Bu açıdan altı çizilmesi gereken bir diğer nokta da, asıl
korkutucu olanın toplum çeperinde yerleşik, ama çoğunluk olma şansından
(şimdilik) uzak neofaşizm değil, toplumun merkezinde kökleşmiş olan ırkçılık ve
refah şövenizminin olduğudur. Yapılan son anketler, Alman toplumunun yüzde
25,1’nin yabancı düşmanı, yüzde dokuzunun da ırkçı olduğunu göstermektedir.
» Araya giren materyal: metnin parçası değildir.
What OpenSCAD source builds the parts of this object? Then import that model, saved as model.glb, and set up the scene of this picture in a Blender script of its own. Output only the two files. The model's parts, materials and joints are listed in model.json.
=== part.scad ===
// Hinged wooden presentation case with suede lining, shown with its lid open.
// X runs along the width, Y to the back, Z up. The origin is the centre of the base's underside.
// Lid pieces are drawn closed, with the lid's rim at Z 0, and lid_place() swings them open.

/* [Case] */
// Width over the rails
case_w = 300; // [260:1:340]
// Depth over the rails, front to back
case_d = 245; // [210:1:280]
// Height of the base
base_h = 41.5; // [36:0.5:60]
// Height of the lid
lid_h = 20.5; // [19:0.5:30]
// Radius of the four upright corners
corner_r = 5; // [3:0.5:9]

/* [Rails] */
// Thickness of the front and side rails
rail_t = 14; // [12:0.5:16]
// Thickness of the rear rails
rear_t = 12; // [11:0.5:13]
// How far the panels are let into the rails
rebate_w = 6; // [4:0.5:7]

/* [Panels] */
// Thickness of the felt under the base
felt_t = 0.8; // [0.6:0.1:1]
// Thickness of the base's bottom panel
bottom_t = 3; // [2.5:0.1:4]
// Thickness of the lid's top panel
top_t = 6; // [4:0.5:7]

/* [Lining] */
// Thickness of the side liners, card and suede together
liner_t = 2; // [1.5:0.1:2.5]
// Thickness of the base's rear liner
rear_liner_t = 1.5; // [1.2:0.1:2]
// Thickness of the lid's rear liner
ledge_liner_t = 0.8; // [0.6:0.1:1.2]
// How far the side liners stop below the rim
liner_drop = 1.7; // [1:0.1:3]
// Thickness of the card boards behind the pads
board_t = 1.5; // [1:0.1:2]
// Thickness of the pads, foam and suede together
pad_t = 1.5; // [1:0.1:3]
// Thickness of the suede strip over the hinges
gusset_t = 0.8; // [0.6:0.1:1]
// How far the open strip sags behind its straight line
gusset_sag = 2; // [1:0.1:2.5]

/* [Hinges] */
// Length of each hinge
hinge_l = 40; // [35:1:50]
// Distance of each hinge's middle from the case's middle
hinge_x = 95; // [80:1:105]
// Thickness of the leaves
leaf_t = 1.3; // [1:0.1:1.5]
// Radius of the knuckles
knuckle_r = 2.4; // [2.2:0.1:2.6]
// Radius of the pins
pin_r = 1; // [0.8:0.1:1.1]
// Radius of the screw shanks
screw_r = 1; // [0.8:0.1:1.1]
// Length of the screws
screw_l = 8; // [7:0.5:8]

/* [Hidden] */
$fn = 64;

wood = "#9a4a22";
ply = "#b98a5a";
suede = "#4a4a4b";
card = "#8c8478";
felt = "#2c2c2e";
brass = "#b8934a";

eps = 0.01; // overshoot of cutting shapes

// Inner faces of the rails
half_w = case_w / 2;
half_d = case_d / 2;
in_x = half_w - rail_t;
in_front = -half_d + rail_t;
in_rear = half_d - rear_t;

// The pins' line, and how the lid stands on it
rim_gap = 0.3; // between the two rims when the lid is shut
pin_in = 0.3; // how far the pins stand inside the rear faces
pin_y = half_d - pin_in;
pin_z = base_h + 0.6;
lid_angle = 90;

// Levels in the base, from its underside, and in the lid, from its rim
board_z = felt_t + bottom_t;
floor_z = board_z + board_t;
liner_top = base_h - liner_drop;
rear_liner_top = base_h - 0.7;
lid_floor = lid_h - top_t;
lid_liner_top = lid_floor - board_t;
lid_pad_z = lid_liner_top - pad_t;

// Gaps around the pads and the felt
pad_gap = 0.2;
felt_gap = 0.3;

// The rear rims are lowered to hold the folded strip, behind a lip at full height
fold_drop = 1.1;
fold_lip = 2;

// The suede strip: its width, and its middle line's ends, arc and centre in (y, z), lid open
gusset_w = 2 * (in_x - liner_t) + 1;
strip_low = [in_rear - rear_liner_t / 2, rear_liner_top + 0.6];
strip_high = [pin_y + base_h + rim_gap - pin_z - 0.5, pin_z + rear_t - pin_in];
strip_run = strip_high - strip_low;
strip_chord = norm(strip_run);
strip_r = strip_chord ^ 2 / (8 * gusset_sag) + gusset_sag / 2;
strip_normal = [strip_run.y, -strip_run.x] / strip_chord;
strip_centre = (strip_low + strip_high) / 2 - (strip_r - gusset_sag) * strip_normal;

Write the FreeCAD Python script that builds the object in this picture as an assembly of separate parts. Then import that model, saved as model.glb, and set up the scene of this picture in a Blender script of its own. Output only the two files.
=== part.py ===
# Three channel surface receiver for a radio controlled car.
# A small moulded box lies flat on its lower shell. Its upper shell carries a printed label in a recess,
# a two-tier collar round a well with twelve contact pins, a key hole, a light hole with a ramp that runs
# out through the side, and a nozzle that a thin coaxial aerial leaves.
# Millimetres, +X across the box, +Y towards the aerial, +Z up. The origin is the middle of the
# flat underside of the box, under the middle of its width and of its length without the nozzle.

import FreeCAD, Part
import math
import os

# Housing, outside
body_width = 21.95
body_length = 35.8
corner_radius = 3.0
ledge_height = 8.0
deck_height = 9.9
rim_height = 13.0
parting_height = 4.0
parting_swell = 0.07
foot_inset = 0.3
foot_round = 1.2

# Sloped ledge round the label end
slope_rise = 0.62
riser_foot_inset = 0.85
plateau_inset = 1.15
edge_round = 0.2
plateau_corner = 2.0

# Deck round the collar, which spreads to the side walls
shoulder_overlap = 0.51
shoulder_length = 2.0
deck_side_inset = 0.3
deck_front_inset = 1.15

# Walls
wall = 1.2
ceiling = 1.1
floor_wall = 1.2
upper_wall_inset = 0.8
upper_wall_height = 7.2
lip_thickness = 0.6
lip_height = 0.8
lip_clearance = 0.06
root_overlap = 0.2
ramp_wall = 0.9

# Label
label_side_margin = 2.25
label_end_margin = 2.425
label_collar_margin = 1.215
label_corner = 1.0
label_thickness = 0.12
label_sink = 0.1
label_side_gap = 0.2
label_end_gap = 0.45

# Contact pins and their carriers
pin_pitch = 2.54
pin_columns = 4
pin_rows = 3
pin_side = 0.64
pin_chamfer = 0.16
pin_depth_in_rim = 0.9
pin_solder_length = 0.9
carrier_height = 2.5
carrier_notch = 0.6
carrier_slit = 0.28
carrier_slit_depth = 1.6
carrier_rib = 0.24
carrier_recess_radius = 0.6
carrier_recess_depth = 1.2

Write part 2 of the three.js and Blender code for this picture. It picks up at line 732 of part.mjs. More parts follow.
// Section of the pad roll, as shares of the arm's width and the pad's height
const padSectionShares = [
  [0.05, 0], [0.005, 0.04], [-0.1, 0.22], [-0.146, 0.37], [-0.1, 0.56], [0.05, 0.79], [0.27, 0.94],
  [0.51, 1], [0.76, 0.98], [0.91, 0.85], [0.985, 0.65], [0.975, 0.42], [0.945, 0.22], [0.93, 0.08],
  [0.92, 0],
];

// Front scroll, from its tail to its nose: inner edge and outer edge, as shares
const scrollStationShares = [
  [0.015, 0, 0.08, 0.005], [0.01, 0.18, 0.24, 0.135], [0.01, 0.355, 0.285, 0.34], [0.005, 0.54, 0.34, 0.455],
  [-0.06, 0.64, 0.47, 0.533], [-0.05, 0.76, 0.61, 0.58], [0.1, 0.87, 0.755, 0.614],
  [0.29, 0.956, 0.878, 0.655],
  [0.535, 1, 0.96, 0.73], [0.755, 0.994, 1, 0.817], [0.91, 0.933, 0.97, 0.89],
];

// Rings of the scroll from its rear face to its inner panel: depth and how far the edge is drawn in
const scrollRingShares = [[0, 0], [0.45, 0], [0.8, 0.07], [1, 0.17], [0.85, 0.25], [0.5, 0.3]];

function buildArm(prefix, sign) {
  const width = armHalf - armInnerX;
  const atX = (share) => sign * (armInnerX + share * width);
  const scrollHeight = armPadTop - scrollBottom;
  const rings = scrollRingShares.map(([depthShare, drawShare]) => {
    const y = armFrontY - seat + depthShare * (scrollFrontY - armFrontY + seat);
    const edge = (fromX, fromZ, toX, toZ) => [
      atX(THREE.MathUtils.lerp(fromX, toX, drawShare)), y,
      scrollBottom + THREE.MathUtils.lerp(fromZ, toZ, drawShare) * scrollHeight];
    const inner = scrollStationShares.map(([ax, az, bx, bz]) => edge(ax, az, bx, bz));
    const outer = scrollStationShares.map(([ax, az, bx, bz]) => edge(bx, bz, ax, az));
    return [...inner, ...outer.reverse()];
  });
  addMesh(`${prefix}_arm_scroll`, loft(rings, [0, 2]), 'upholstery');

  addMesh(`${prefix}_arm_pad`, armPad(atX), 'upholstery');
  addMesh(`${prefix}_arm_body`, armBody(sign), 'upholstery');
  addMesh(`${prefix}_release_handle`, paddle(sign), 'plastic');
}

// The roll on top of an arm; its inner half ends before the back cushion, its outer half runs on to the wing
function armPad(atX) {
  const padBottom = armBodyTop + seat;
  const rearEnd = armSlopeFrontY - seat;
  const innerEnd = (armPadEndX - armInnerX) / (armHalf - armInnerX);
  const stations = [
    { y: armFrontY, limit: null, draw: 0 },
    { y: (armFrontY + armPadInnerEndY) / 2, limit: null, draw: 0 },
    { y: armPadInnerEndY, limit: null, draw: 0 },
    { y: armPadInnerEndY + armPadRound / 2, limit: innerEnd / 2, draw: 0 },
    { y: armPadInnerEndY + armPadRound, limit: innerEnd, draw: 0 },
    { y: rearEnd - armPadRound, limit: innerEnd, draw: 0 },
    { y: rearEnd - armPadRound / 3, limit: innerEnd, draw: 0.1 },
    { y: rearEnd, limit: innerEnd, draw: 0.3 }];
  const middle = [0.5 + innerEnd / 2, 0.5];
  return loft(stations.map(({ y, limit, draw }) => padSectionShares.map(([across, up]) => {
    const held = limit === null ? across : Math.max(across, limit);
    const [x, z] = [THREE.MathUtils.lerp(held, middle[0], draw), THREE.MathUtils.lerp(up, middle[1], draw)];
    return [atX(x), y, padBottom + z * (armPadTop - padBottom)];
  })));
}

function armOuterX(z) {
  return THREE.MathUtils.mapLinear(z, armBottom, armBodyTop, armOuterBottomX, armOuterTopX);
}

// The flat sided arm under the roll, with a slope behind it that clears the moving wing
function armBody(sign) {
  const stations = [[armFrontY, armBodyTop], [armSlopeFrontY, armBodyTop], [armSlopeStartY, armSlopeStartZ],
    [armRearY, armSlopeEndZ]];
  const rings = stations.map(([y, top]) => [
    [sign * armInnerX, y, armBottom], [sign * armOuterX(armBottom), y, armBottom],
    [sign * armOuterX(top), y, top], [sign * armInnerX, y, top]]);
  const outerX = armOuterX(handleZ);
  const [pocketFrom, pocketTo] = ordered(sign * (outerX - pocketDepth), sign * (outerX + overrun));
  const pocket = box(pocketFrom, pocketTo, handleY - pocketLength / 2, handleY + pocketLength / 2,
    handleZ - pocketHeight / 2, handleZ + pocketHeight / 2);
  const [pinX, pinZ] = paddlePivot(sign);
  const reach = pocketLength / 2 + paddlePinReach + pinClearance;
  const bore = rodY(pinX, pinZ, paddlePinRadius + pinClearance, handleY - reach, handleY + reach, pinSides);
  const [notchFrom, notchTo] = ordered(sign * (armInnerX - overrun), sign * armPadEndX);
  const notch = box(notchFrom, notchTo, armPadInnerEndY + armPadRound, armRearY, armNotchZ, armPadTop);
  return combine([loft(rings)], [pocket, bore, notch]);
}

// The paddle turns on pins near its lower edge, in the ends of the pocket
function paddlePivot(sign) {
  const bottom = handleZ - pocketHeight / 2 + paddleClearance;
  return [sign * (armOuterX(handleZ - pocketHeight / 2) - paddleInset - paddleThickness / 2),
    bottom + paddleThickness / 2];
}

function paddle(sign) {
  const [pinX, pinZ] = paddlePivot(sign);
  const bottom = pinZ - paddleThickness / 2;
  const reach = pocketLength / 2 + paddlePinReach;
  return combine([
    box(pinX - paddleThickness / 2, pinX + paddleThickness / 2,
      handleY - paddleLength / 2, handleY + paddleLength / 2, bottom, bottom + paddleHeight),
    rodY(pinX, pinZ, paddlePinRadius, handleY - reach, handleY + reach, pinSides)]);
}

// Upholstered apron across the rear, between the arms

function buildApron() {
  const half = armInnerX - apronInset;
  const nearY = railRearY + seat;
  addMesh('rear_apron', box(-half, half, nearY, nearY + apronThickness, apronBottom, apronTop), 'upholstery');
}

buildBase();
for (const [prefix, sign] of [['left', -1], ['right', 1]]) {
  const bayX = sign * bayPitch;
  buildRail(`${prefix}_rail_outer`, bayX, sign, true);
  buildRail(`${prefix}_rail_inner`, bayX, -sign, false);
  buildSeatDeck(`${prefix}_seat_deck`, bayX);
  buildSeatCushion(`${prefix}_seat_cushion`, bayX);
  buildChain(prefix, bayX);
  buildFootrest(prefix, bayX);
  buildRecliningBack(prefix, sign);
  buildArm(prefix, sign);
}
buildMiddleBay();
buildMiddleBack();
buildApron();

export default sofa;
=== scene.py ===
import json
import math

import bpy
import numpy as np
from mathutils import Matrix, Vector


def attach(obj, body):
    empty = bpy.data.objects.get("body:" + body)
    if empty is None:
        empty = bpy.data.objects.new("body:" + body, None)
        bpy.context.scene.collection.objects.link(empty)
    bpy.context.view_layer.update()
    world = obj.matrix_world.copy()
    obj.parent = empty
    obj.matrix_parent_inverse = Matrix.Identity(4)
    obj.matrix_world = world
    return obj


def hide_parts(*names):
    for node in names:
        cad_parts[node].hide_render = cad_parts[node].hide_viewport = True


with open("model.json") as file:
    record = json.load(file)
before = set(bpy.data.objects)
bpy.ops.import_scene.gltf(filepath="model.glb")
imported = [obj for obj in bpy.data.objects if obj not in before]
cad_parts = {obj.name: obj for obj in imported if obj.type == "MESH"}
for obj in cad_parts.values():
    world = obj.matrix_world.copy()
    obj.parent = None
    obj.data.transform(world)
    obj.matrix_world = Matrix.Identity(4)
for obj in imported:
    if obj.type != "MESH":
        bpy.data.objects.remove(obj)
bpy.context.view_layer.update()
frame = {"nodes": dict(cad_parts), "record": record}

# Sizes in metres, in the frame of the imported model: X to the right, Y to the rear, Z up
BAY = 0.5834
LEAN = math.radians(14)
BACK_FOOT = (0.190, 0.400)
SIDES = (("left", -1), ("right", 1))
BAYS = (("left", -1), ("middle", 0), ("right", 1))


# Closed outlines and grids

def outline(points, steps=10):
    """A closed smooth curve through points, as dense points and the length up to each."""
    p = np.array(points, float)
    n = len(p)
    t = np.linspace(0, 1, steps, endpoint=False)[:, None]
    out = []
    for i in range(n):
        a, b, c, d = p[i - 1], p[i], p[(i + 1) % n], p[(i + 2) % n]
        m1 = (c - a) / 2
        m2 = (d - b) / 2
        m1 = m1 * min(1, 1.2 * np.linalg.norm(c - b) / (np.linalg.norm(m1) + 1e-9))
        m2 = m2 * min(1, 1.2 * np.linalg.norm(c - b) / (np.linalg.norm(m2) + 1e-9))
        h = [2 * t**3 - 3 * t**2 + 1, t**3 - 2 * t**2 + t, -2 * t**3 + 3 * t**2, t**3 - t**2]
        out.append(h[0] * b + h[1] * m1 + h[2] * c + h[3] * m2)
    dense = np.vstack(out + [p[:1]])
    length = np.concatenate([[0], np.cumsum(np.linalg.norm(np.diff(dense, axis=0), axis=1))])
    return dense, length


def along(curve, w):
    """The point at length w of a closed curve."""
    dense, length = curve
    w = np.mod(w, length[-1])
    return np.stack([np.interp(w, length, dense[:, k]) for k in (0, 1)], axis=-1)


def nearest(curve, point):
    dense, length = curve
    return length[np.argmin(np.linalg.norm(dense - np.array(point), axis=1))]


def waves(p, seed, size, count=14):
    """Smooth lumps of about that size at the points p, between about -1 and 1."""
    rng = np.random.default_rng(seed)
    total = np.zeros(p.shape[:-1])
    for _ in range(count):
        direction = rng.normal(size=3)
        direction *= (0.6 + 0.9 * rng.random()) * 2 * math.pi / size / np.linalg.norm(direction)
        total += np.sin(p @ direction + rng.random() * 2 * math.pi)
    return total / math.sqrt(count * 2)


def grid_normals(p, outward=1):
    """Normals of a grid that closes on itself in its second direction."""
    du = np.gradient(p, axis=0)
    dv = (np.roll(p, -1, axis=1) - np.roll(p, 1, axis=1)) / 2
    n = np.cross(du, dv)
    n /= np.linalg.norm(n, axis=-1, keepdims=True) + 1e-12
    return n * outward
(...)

Bu gelişme kendiliğinden olmadı elbette. Neofaşizm,
ırkçılık ve yabancı düşmanlığı burjuva toplumlarının bir hastalığı değil,
bizzat kapitalizmin bir gereğidir. Irkçılık ve yabancı düşmanlığının temelinde
egemen iktidar ve mülkiyet ilişkileri durmaktadır. Neofaşizm, ırkçılık ve
yabancı düşmanlığı aynı zamanda birer egemenlik araçlarıdır. Toplumun neoliberal
dönüşümünün ve militarist politikaların gerçekleştirilmesi, burjuva
demokrasisinin içinin boşaltılması ve emperyalist politikaların
gerekçelendirilmesi için kullanılmakta ve bu politikalara karşı
geliştirilebilecek olan toplumsal direniş mekanizmaları, emekçilerin ve emek
hareketinin parçalanmasıyla asgarî düzeye indirilebilmektedir. Almanya’daki
sendikal hareketin, demokratik kurumların ve daha da önemlisi, Alman işçi
sınıfının neofaşist hareketlere karşı bu denli etkisiz kalmasının temel nedeni
bu egemenlik araçlarının etkinliğidir. Kısacası; neofaşizmin kökü parti
yasaklamalarıyla değil, sistemde köklü değişimlerle kazınabilecektir.